**Task prompt:**
Reproduce this listing in full.

- - -

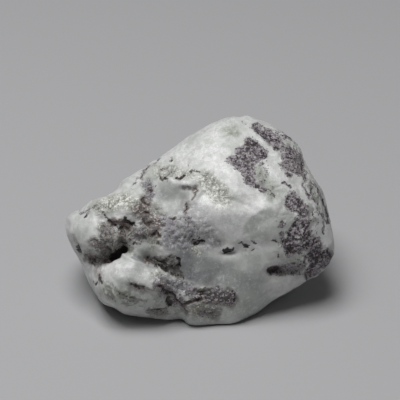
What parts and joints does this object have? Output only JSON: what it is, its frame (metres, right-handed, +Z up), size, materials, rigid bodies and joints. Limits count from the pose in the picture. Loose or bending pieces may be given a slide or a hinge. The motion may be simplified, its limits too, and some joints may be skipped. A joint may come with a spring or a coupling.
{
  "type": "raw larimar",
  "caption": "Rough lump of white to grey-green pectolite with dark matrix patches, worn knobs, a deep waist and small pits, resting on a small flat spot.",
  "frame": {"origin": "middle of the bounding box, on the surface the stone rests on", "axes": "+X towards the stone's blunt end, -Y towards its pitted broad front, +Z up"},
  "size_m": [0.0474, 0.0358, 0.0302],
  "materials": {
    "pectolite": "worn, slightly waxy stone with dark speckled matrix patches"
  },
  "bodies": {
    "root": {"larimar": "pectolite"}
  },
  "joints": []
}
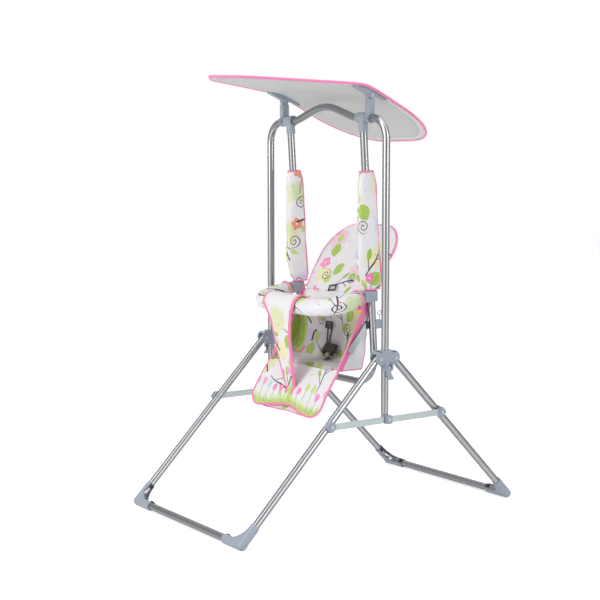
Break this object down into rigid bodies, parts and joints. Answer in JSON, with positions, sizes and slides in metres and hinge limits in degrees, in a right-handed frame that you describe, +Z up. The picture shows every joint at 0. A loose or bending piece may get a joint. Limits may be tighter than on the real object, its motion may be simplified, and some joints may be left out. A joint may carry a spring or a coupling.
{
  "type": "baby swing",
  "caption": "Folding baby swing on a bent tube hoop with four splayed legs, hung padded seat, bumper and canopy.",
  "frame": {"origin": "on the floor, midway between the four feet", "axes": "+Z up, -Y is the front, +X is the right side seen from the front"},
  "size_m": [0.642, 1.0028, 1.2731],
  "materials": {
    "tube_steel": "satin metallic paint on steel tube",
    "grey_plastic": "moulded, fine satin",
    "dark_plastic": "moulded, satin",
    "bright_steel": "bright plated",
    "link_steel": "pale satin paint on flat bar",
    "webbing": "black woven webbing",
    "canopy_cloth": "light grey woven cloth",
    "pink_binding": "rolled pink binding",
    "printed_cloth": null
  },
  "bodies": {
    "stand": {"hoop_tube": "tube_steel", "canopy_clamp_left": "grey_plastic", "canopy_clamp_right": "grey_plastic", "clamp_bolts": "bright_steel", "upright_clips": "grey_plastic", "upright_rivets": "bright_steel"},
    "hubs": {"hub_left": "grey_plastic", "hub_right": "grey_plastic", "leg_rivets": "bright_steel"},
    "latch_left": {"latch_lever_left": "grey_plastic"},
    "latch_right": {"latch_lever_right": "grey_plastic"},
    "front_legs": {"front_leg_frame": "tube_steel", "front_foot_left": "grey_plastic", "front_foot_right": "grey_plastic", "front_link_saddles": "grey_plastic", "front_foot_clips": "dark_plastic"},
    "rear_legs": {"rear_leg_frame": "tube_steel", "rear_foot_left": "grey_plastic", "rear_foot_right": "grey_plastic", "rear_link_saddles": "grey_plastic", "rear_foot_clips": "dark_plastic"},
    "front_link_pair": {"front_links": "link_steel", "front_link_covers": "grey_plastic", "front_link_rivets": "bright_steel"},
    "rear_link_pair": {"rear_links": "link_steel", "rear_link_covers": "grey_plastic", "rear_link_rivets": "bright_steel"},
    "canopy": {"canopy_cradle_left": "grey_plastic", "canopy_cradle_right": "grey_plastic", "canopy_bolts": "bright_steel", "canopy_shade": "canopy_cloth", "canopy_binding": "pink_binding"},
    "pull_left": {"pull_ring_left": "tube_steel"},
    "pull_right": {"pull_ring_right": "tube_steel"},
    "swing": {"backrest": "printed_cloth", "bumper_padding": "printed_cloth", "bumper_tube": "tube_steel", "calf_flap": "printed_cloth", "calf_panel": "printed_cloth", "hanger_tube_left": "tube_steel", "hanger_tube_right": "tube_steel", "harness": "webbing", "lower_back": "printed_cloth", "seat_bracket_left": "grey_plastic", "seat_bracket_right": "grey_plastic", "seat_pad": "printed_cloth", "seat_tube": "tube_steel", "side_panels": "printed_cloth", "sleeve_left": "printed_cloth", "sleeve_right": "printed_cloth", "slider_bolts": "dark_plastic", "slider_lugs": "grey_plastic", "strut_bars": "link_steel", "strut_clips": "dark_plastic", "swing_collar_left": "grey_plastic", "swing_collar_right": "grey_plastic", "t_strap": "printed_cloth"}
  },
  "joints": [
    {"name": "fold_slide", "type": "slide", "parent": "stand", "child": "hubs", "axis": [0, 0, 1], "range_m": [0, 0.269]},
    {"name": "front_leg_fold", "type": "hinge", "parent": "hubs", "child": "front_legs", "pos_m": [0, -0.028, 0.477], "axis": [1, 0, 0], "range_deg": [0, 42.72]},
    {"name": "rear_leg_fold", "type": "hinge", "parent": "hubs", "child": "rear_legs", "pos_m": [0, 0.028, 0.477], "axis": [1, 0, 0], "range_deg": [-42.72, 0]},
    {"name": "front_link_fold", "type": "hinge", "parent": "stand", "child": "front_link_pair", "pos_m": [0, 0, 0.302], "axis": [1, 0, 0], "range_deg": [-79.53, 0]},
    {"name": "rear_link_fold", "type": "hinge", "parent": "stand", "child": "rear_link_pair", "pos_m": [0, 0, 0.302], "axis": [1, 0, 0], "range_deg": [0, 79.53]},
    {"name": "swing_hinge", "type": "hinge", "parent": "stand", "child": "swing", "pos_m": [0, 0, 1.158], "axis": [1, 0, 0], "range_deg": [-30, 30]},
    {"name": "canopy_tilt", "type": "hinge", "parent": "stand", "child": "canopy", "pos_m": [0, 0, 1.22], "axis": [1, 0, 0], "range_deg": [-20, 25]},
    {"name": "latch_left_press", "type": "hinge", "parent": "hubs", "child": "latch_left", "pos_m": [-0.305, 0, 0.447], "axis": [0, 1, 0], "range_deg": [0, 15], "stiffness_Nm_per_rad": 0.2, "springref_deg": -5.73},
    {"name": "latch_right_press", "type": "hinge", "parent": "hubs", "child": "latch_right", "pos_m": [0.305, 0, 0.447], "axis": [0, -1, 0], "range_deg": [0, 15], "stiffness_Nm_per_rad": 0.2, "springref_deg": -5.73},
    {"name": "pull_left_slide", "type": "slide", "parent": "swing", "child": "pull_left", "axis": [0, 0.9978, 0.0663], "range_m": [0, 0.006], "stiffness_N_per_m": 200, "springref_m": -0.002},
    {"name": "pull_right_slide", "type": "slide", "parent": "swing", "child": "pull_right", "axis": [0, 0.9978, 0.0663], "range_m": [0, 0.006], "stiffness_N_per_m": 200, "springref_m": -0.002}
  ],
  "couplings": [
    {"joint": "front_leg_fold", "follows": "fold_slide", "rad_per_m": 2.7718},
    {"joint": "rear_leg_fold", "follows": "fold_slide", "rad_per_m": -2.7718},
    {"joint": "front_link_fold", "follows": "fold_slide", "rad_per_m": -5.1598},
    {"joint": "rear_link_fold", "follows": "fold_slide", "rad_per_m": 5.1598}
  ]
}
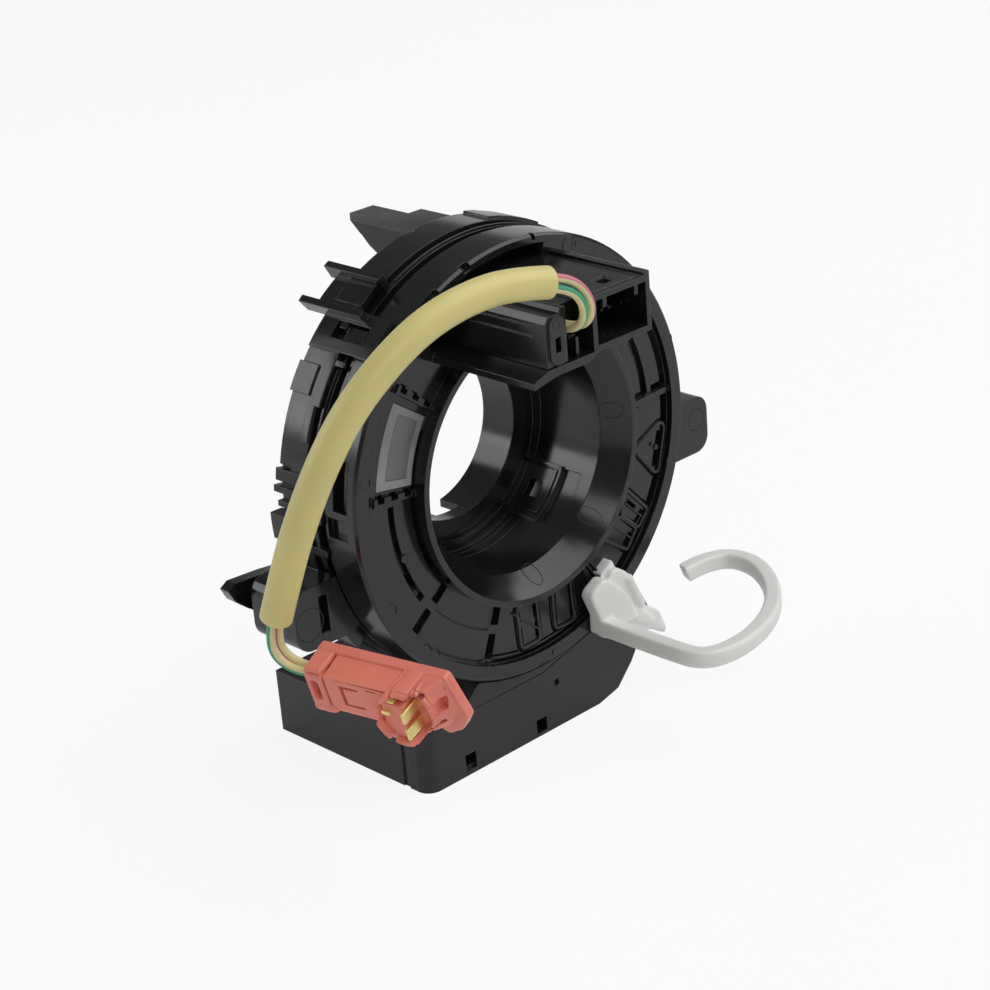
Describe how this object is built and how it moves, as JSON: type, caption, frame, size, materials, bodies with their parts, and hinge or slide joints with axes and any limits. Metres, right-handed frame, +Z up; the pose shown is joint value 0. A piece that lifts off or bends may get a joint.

- - -

**Written response:**
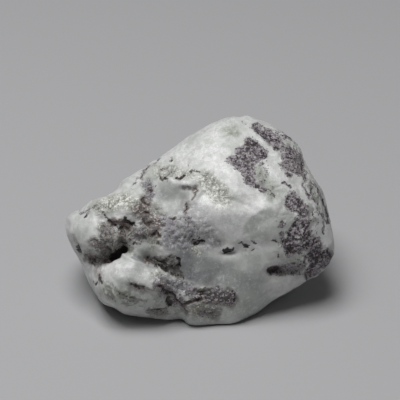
What parts and joints does this object have? Output only JSON: what it is, its frame (metres, right-handed, +Z up), size, materials, rigid bodies and joints. Limits count from the pose in the picture. Loose or bending pieces may be given a slide or a hinge. The motion may be simplified, its limits too, and some joints may be skipped. A joint may come with a spring or a coupling.
{
  "type": "raw larimar",
  "caption": "Rough lump of white to grey-green pectolite with dark matrix patches, worn knobs, a deep waist and small pits, resting on a small flat spot.",
  "frame": {"origin": "middle of the bounding box, on the surface the stone rests on", "axes": "+X towards the stone's blunt end, -Y towards its pitted broad front, +Z up"},
  "size_m": [0.0474, 0.0358, 0.0302],
  "materials": {
    "pectolite": "worn, slightly waxy stone with dark speckled matrix patches"
  },
  "bodies": {
    "root": {"larimar": "pectolite"}
  },
  "joints": []
}
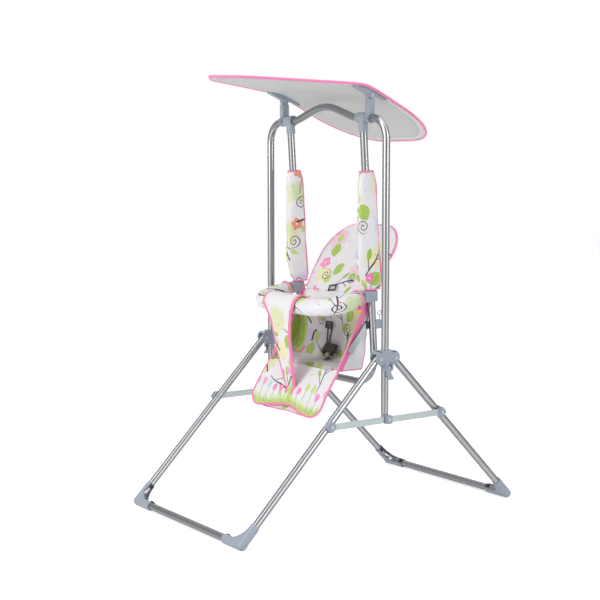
Break this object down into rigid bodies, parts and joints. Answer in JSON, with positions, sizes and slides in metres and hinge limits in degrees, in a right-handed frame that you describe, +Z up. The picture shows every joint at 0. A loose or bending piece may get a joint. Limits may be tighter than on the real object, its motion may be simplified, and some joints may be left out. A joint may carry a spring or a coupling.
{
  "type": "baby swing",
  "caption": "Folding baby swing on a bent tube hoop with four splayed legs, hung padded seat, bumper and canopy.",
  "frame": {"origin": "on the floor, midway between the four feet", "axes": "+Z up, -Y is the front, +X is the right side seen from the front"},
  "size_m": [0.642, 1.0028, 1.2731],
  "materials": {
    "tube_steel": "satin metallic paint on steel tube",
    "grey_plastic": "moulded, fine satin",
    "dark_plastic": "moulded, satin",
    "bright_steel": "bright plated",
    "link_steel": "pale satin paint on flat bar",
    "webbing": "black woven webbing",
    "canopy_cloth": "light grey woven cloth",
    "pink_binding": "rolled pink binding",
    "printed_cloth": null
  },
  "bodies": {
    "stand": {"hoop_tube": "tube_steel", "canopy_clamp_left": "grey_plastic", "canopy_clamp_right": "grey_plastic", "clamp_bolts": "bright_steel", "upright_clips": "grey_plastic", "upright_rivets": "bright_steel"},
    "hubs": {"hub_left": "grey_plastic", "hub_right": "grey_plastic", "leg_rivets": "bright_steel"},
    "latch_left": {"latch_lever_left": "grey_plastic"},
    "latch_right": {"latch_lever_right": "grey_plastic"},
    "front_legs": {"front_leg_frame": "tube_steel", "front_foot_left": "grey_plastic", "front_foot_right": "grey_plastic", "front_link_saddles": "grey_plastic", "front_foot_clips": "dark_plastic"},
    "rear_legs": {"rear_leg_frame": "tube_steel", "rear_foot_left": "grey_plastic", "rear_foot_right": "grey_plastic", "rear_link_saddles": "grey_plastic", "rear_foot_clips": "dark_plastic"},
    "front_link_pair": {"front_links": "link_steel", "front_link_covers": "grey_plastic", "front_link_rivets": "bright_steel"},
    "rear_link_pair": {"rear_links": "link_steel", "rear_link_covers": "grey_plastic", "rear_link_rivets": "bright_steel"},
    "canopy": {"canopy_cradle_left": "grey_plastic", "canopy_cradle_right": "grey_plastic", "canopy_bolts": "bright_steel", "canopy_shade": "canopy_cloth", "canopy_binding": "pink_binding"},
    "pull_left": {"pull_ring_left": "tube_steel"},
    "pull_right": {"pull_ring_right": "tube_steel"},
    "swing": {"backrest": "printed_cloth", "bumper_padding": "printed_cloth", "bumper_tube": "tube_steel", "calf_flap": "printed_cloth", "calf_panel": "printed_cloth", "hanger_tube_left": "tube_steel", "hanger_tube_right": "tube_steel", "harness": "webbing", "lower_back": "printed_cloth", "seat_bracket_left": "grey_plastic", "seat_bracket_right": "grey_plastic", "seat_pad": "printed_cloth", "seat_tube": "tube_steel", "side_panels": "printed_cloth", "sleeve_left": "printed_cloth", "sleeve_right": "printed_cloth", "slider_bolts": "dark_plastic", "slider_lugs": "grey_plastic", "strut_bars": "link_steel", "strut_clips": "dark_plastic", "swing_collar_left": "grey_plastic", "swing_collar_right": "grey_plastic", "t_strap": "printed_cloth"}
  },
  "joints": [
    {"name": "fold_slide", "type": "slide", "parent": "stand", "child": "hubs", "axis": [0, 0, 1], "range_m": [0, 0.269]},
    {"name": "front_leg_fold", "type": "hinge", "parent": "hubs", "child": "front_legs", "pos_m": [0, -0.028, 0.477], "axis": [1, 0, 0], "range_deg": [0, 42.72]},
    {"name": "rear_leg_fold", "type": "hinge", "parent": "hubs", "child": "rear_legs", "pos_m": [0, 0.028, 0.477], "axis": [1, 0, 0], "range_deg": [-42.72, 0]},
    {"name": "front_link_fold", "type": "hinge", "parent": "stand", "child": "front_link_pair", "pos_m": [0, 0, 0.302], "axis": [1, 0, 0], "range_deg": [-79.53, 0]},
    {"name": "rear_link_fold", "type": "hinge", "parent": "stand", "child": "rear_link_pair", "pos_m": [0, 0, 0.302], "axis": [1, 0, 0], "range_deg": [0, 79.53]},
    {"name": "swing_hinge", "type": "hinge", "parent": "stand", "child": "swing", "pos_m": [0, 0, 1.158], "axis": [1, 0, 0], "range_deg": [-30, 30]},
    {"name": "canopy_tilt", "type": "hinge", "parent": "stand", "child": "canopy", "pos_m": [0, 0, 1.22], "axis": [1, 0, 0], "range_deg": [-20, 25]},
    {"name": "latch_left_press", "type": "hinge", "parent": "hubs", "child": "latch_left", "pos_m": [-0.305, 0, 0.447], "axis": [0, 1, 0], "range_deg": [0, 15], "stiffness_Nm_per_rad": 0.2, "springref_deg": -5.73},
    {"name": "latch_right_press", "type": "hinge", "parent": "hubs", "child": "latch_right", "pos_m": [0.305, 0, 0.447], "axis": [0, -1, 0], "range_deg": [0, 15], "stiffness_Nm_per_rad": 0.2, "springref_deg": -5.73},
    {"name": "pull_left_slide", "type": "slide", "parent": "swing", "child": "pull_left", "axis": [0, 0.9978, 0.0663], "range_m": [0, 0.006], "stiffness_N_per_m": 200, "springref_m": -0.002},
    {"name": "pull_right_slide", "type": "slide", "parent": "swing", "child": "pull_right", "axis": [0, 0.9978, 0.0663], "range_m": [0, 0.006], "stiffness_N_per_m": 200, "springref_m": -0.002}
  ],
  "couplings": [
    {"joint": "front_leg_fold", "follows": "fold_slide", "rad_per_m": 2.7718},
    {"joint": "rear_leg_fold", "follows": "fold_slide", "rad_per_m": -2.7718},
    {"joint": "front_link_fold", "follows": "fold_slide", "rad_per_m": -5.1598},
    {"joint": "rear_link_fold", "follows": "fold_slide", "rad_per_m": 5.1598}
  ]
}
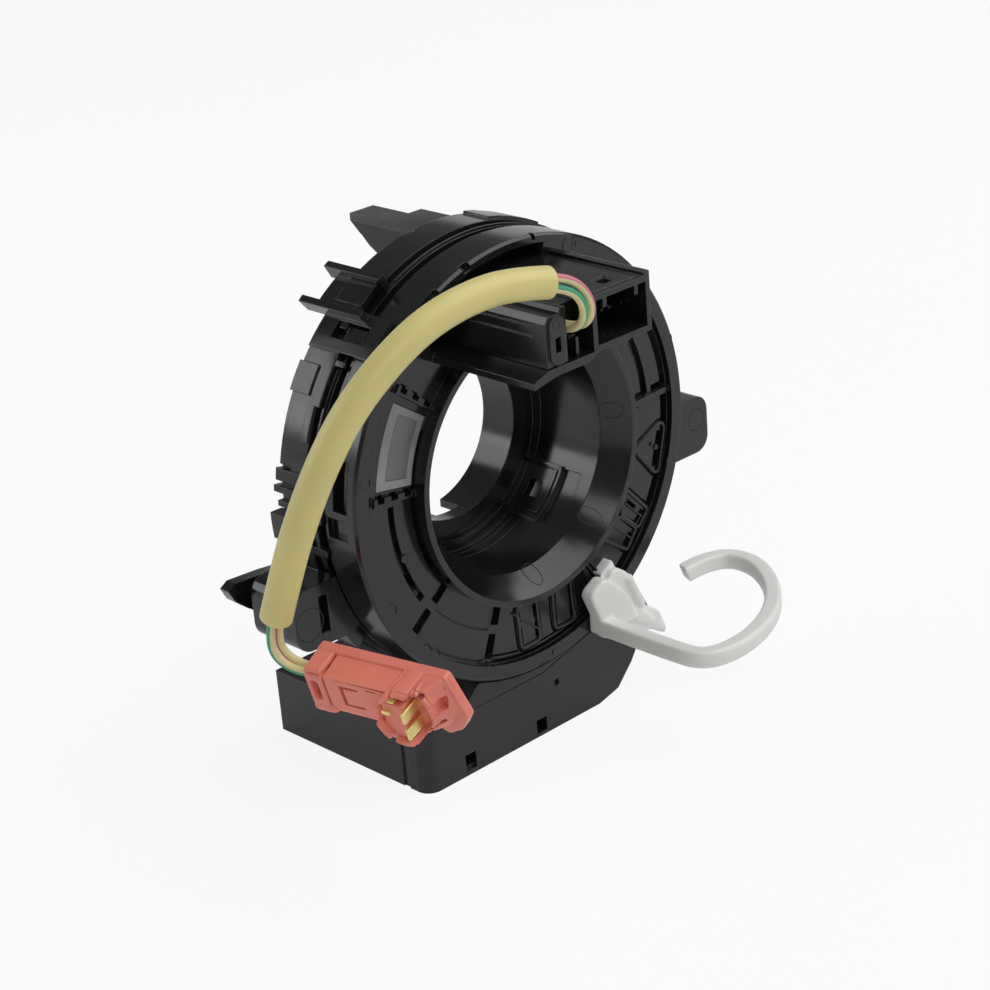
Describe how this object is built and how it moves, as JSON: type, caption, frame, size, materials, bodies with their parts, and hinge or slide joints with axes and any limits. Metres, right-handed frame, +Z up; the pose shown is joint value 0. A piece that lifts off or bends may get a joint.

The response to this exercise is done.